To see women proclaiming the Gospel and preaching on the Word at Sunday liturgies would provide a female role model that many Catholic women rightly see lacking among the clergy today.

Models of Christ the Servant

Many think we in the church should not bother ourselves with issues of gender, race and power, that these questions are a modern preoccupation driven by secularism, the sexual revolution and identity politics. Yet the question of who identifies with whom has always been a critical question, as have questions of race/ethnicity, class and gender, going as far back as Paul’s famous quote in Galatians: “There is neither Jew nor Greek, there is neither slave nor free person, there is not male and female; for you are all one in Christ Jesus.” The claim that these divisions are overcome in Christ Jesus signifies both that they are deeply important distinctions and that as the followers of Jesus Christ we must struggle to make the overcoming of these distinctions real.

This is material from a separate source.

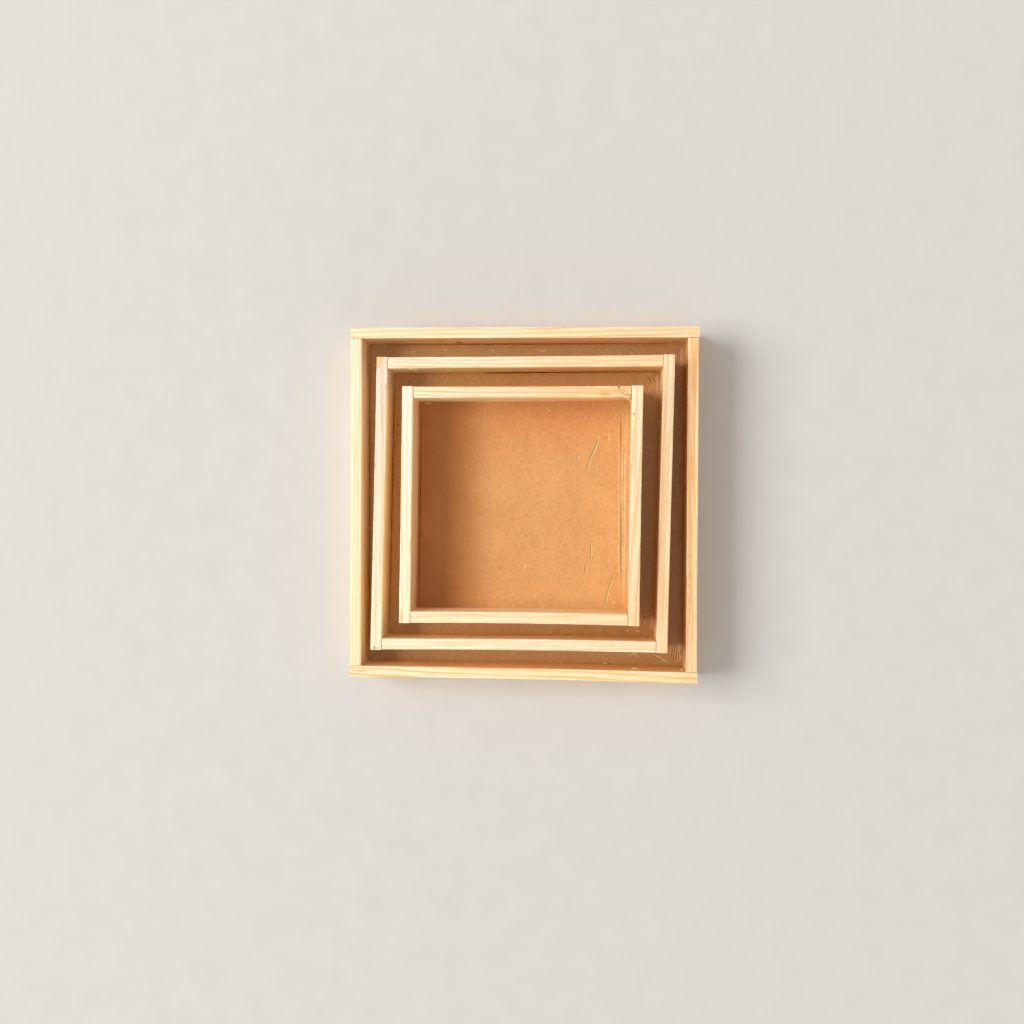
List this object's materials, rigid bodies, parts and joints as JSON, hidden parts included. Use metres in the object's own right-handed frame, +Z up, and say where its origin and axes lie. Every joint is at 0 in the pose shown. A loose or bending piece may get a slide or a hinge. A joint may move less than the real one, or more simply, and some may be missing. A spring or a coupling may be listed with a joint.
{
  "type": "nesting tray set",
  "caption": "Nested open square trays of thin grooved pine strips, butt-jointed and bradded round hardboard floors lined with clear film; the inner ones lift out.",
  "frame": {"origin": "middle of the outer tray's base, on the surface that it stands on", "axes": "+Z up; +X along the outer tray's full-length front strip, to the right; +Y to the back strip"},
  "size_m": [0.2006, 0.203, 0.0425],
  "materials": {
    "pine": "bare planed pine, satin",
    "hardboard": "smooth brown hardboard",
    "clear_film": "clear glossy plastic film",
    "brad_steel": "bright steel wire"
  },
  "bodies": {
    "outer_tray": {"outer_front_wall": "pine", "outer_back_wall": "pine", "outer_left_wall": "pine", "outer_right_wall": "pine", "outer_floor_panel": "hardboard", "outer_film_liner": "clear_film", "outer_brads": "brad_steel"},
    "middle_tray": {"middle_front_wall": "pine", "middle_back_wall": "pine", "middle_left_wall": "pine", "middle_right_wall": "pine", "middle_floor_panel": "hardboard", "middle_film_liner": "clear_film", "middle_brads": "brad_steel"},
    "small_tray": {"small_front_wall": "pine", "small_back_wall": "pine", "small_left_wall": "pine", "small_right_wall": "pine", "small_floor_panel": "hardboard", "small_film_liner": "clear_film", "small_brads": "brad_steel"}
  },
  "joints": [
    {"name": "middle_lift", "type": "slide", "parent": "outer_tray", "child": "middle_tray", "axis": [0, 0, 1], "range_m": [0, 0.04]},
    {"name": "small_lift", "type": "slide", "parent": "middle_tray", "child": "small_tray", "axis": [0, 0, 1], "range_m": [0, 0.04]}
  ]
}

We do not accomplish this by ignoring them, by making them appear to go away in a homogenizing synthesis of white, upper-class male power. That illusion has been at the core of the distorted power relations that made the abuse of children, young men and women possible in the first place. We have the responsibility to make the claim of Paul in Galatians real, to empower others to transform the way in which power in the church is exercised and when doing so, to step aside and truly lead as models of Christ the servant.